[Directive] Select each line where the word "this" appears.

[Supplied material]
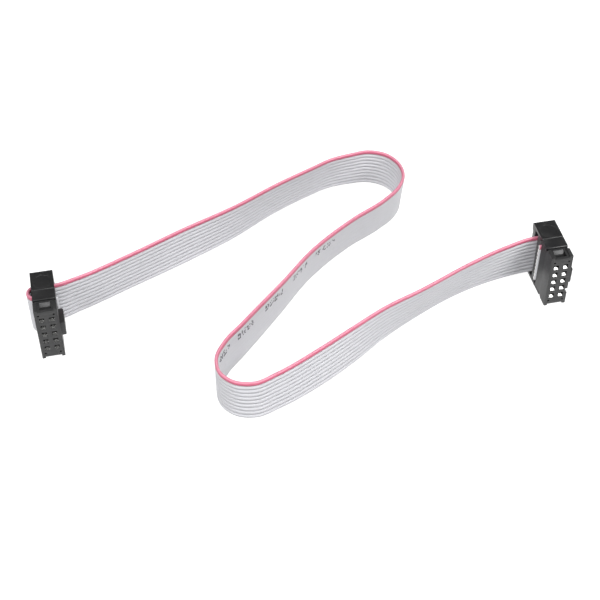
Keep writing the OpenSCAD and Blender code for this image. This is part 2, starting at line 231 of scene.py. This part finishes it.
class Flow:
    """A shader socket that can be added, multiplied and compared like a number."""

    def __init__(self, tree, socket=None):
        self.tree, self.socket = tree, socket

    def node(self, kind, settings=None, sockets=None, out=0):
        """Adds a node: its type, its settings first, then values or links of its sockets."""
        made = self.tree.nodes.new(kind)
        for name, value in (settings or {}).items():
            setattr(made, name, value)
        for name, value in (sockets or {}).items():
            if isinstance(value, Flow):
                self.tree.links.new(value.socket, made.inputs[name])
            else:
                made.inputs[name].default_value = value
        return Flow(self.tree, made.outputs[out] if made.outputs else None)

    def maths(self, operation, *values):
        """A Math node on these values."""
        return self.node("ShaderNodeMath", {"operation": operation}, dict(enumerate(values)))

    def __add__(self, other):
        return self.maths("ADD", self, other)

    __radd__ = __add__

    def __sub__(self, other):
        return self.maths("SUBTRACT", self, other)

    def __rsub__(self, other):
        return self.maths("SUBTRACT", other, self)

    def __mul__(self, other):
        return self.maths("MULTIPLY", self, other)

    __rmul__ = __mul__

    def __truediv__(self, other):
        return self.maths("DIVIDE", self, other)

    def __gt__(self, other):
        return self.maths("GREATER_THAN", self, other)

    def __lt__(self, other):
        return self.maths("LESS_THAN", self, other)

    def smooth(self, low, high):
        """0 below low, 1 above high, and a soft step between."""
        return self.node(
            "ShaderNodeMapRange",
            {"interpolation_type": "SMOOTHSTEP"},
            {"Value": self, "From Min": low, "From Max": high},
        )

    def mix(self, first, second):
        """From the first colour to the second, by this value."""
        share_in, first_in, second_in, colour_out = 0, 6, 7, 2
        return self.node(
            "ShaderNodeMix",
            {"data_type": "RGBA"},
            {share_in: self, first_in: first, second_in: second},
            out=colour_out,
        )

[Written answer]
Keep writing the OpenSCAD and Blender code for this image. This is part 2, starting at line 231 of scene.py. This part finishes it.
        """From the first colour to the second, by this value."""